WRIGHT-PATTERSON AIR FORCE BASE, Ohio (AFNS) -- There is a new hangar under construction at Wright-Patterson Air Force Base, but this will be made of digital ones and zeros rather than steel and concrete.
The Air Force Research Laboratory’s “Digital Hangar,” a concept created by Dr. Rick Graves, an Air Force Research Laboratory’s design and analysis branch aerospace research engineer, is a virtual repository containing digital surrogates of aerospace systems that have been gated through rigorous validation and verification processes.
One goal of the effort, Graves says, is to research and identify high-value data that need to be maintained, or curated, to produce an enduring set of digital artifacts for aerospace platforms that can be shared with other AFRL researchers, Air Force Service Program offices and other agencies such as NASA.
Creation and curation of the Digital Hangar is part of a Department of Defense Digital Engineering initiative that began in June 2018, with the publication of a Digital Engineering Strategy that explains how DoD hopes to transform how the services design, develop, deliver, operate and sustain systems. To read the strategy, visit https://www.acq.osd.mil/se/initiatives/init_de.html.
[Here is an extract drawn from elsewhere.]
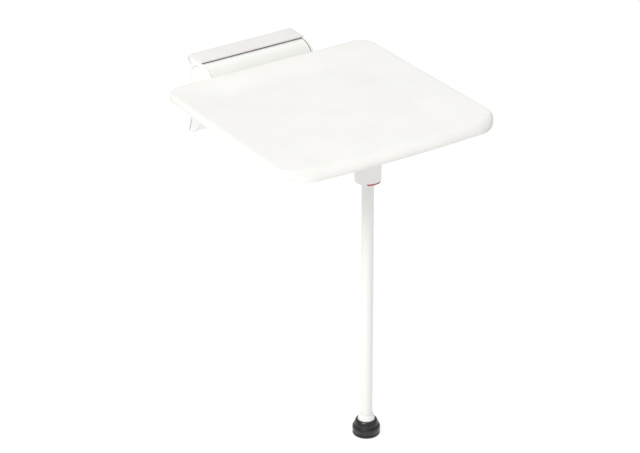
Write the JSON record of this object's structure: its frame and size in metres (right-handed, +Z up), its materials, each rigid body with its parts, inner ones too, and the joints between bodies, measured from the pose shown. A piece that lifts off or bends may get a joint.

The strategy defines digital engineering as an integrated digital approach that uses authoritative sources of system data and models as a continuum across disciplines to support lifecycle activities from concept through disposal.
AFRL continues to develop the Digital Hangar, which will eventually house high-value design information for digital representations of Air Force aerospace systems that will inform decision-making within AFRL and other stakeholder organizations.
The Digital Hangar is focused on the design and analysis phase of the acquisition life cycle, Graves said.
“It’s a lot cheaper to address problems or to look at physics-based questions through simulation as a project moves up the scale to ground testing or even a flight test, where it becomes more and more expensive,” he said. “We want to know what types of information we should be generating and using to make decisions during early design phases because that’s where a lot of the costs for an aircraft get locked in. We want to know what types of information we should be gathering over the life cycle of the airplane. The idea is to identify what data is worth keeping, and reuse that data.”
It’s a good idea to give decision makers the options to explore concept development through digital means rather than going all the way to flight tests, Graves said, adding, “to look at preliminary concepts in terms of transitioning technology is something we really like to look at as early as we can. This helps us transition our technology more efficiently.”
Graves said he and other researchers plan to add new aerospace systems to AFRL’s Digital Hangar strategically, based on a set of rigorous validation and verification criteria.
“We are taking a few candidate test cases and maturing those to see how it looks and is received. It really isn’t just a digital description of a model – it’s all the data that goes along with that model,” Graves said.
With a background in sensitivity analysis and uncertainty quantification, Graves says he has long had interests in data science, data engineering and machine learning. As a graduate student, he was employed by the National Center for Atmospheric Research in Boulder, Colorado, and was exposed to uncertainties associated with forecasting weather events. He hopes to apply these concepts and required skill sets to benefit AFRL.
AFRL’s Digital Hangar is an exciting area for young professionals who are interested in working for AFRL, according to Graves.
“We are defining what the digital transformation for AFRL is going to look like in the next 10 years. This is a time for new ideas and new approaches,” he said. “We are looking at an area where we as scientists and engineers are trying to get the people who are accepting the technology we are developing to embrace more risk. The organizations we deliver technology to may be risk adverse. You want to get them much more comfortable with the risk that you are taking to deliver them the technology that they really want. That requires a lot of communication between the two parties.”
Graves’ advice for people who may be interested in working at the lab: “come to the lab and be prepared to take risks; you are going to make mistakes. Feel free to make mistakes and learn from them.”
“We bring students in and expose them to our modeling and simulation processes,” he continued. “Anyone who leaves our organization will have hands-on experience with developing the data that’s associated with the models that might go in our Digital Hangar.”